◆ DESCRIPTION OF THE TASK
Beginning with the first line of the data below, extract each line up to and including the one containing "import Sketcher". Copy them exactly and add nothing.
========================================================================
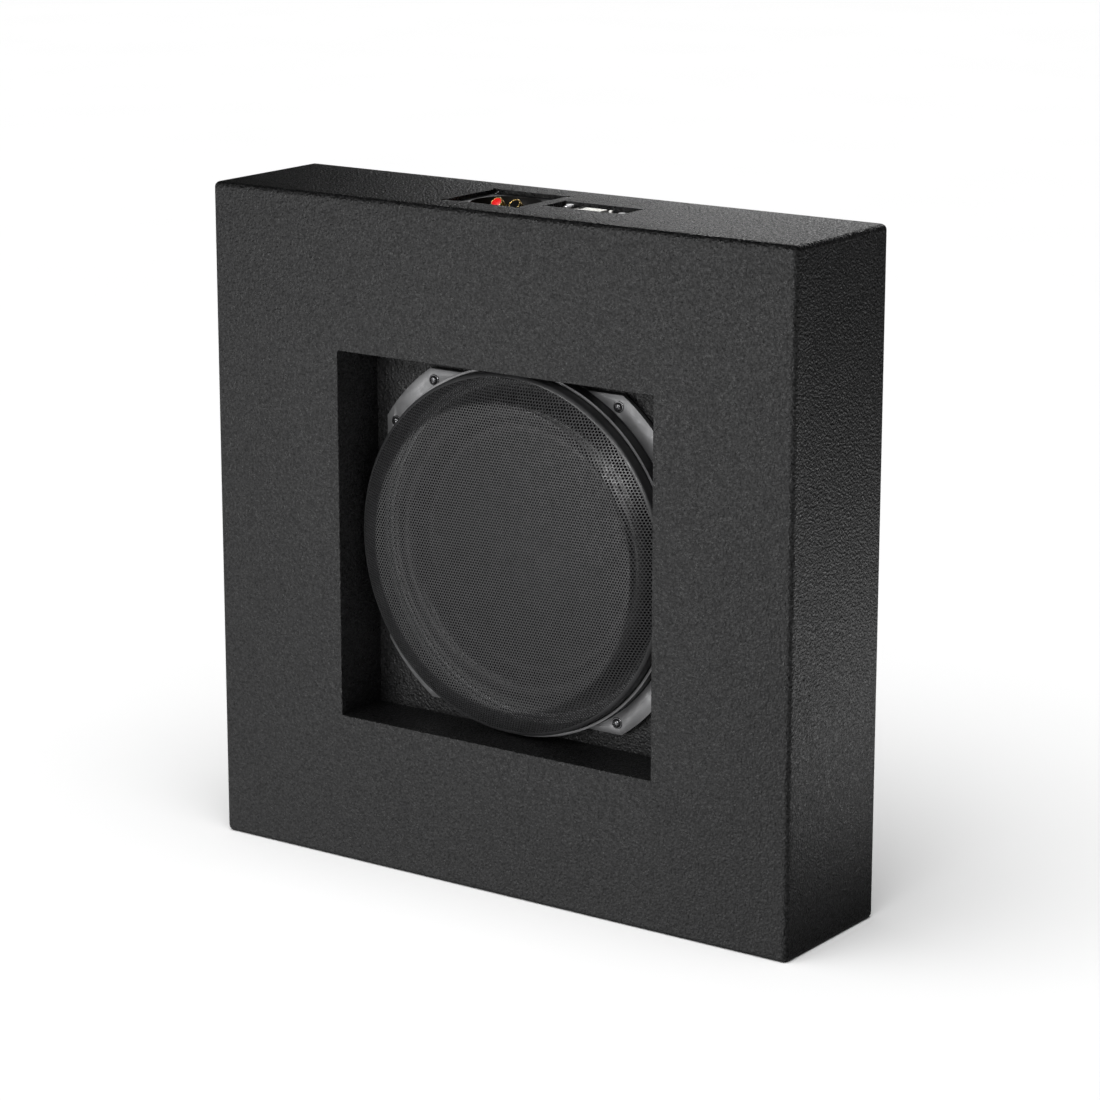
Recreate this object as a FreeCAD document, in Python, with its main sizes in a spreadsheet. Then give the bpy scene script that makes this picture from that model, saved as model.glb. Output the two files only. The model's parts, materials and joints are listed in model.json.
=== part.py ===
import FreeCAD, Part
import math
import os

import Sketcher

# A shallow powered subwoofer for a vehicle: a wooden box with a square recess in its front,
# a 12-inch driver behind a round perforated grille in that recess, and an amplifier and a
# terminal cup let into its top.
#
# Frame: millimetres, +Z up, origin at the centre of the underside. The front faces -Y.

doc = FreeCAD.newDocument("subwoofer")
sheet = doc.addObject("Spreadsheet::Sheet", "dims")

DIMENSIONS = {
    # box
    "box_width": 549, "box_depth": 129, "box_height": 546,
    "edge_round": 4.7, "coat": 0.6, "coat_rim": 1,
    "board": 15, "back_board": 12, "well_board": 12, "baffle_board": 19,
    "window": 300, "axis_x": 0.6, "axis_up": 272, "recess_depth": 51.3,
    "glue_block": 24, "pad_thick": 8,
    # cut-outs in the top panel
    "cup_x": -30.8, "cup_wide": 69, "cup_long": 67, "cup_sunk": 3, "cup_flange": 3,
    "slot_x": 51.9, "slot_wide": 73.2, "slot_long": 28.7, "slot_sunk": 4, "slot_gap": 0.4,
    # driver, measured from the baffle's face along its axis
    "flange_radius": 148, "ear_radius": 164, "ear_half": 135.5, "ear_base": 59.5, "ear_tip": 92.4,
    "gasket_thick": 1.5, "flange_front": 6, "flange_bore": 137,
    "bolt_radius": 154, "bolt_spread": 10, "bolt_hole": 2.8, "baffle_hole": 139,
    "landing_front": 3, "landing_bore": 124,
    "spider_level": -26, "motor_level": -35, "basket_wall": 2,
    "cone_edge": 100, "cone_neck": 32.5, "cone_floor": -18, "cone_thick": 1.2,
    "roll_radius": 12, "roll_thick": 0.9, "dust_radius": 42, "dust_rise": 13,
    "former_radius": 32.4, "former_thick": 0.4, "winding_thick": 1.5, "winding_length": 12,
    "gap_inner": 30.5, "gap_outer": 35, "plate_thick": 6, "plate_radius": 75,
    "magnet_bore": 44, "magnet_radius": 80, "magnet_thick": 12, "yoke_thick": 5, "vent_radius": 8,
    "spider_outer": 90, "spider_thick": 0.6, "spider_wave": 1.2,
    # grille
    "ring_bore": 140, "ring_front": 17.7, "ring_lip": 2, "mesh_radius": 145.2, "mesh_base": 26.7,
    "mesh_disc": 123, "mesh_front": 39.8, "mesh_thick": 1,
    # screws
    "screw_shank": 2.5, "screw_head": 4.6, "screw_head_high": 3, "screw_length": 27,
    "tnut_barrel": 3.3, "tnut_flange": 9, "tnut_deep": 9,
    "small_shank": 1.5, "small_head": 3, "small_head_high": 1.6,
    # binding posts
    "post_spacing": 17.4, "post_radius": 2.9, "nut_bore": 2.95, "nut_radius": 5.3,
    "nut_top": 12, "washer_thick": 1.3, "insert_radius": 4.1, "insert_thick": 1.5,
    "bowl_radius": 28, "bowl_deep": 26, "bowl_wall": 2.5,
    # amplifier
    "amp_wide": 100, "amp_long": 62, "amp_high": 82, "amp_wall": 3, "amp_top": 528,
    "cover_thick": 1.2, "board_thick": 1.6, "panel_thick": 2,
}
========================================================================
◆ ANSWER BELOW
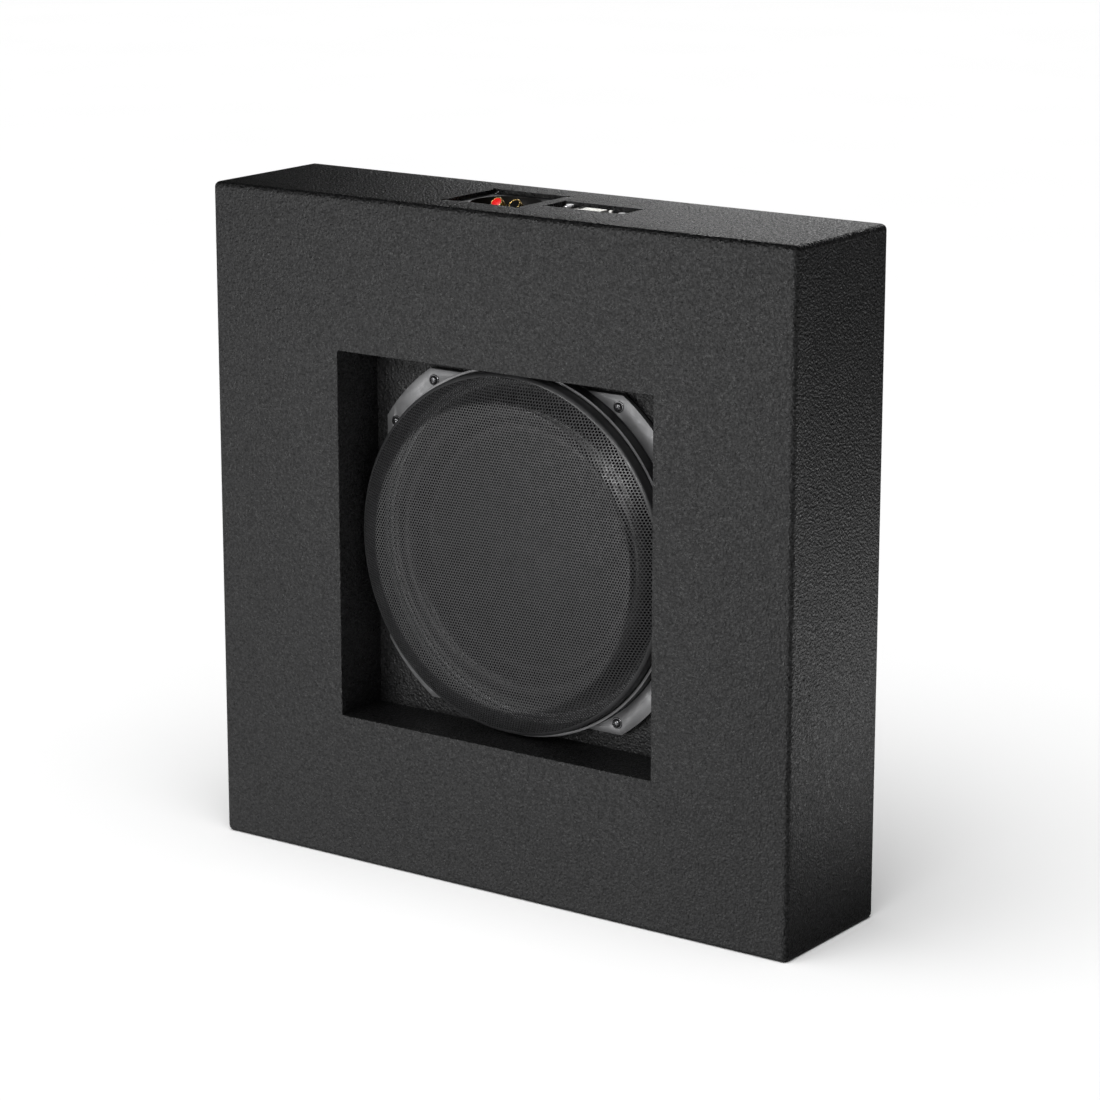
Recreate this object as a FreeCAD document, in Python, with its main sizes in a spreadsheet. Then give the bpy scene script that makes this picture from that model, saved as model.glb. Output the two files only. The model's parts, materials and joints are listed in model.json.
=== part.py ===
import FreeCAD, Part
import math
import os

import Sketcher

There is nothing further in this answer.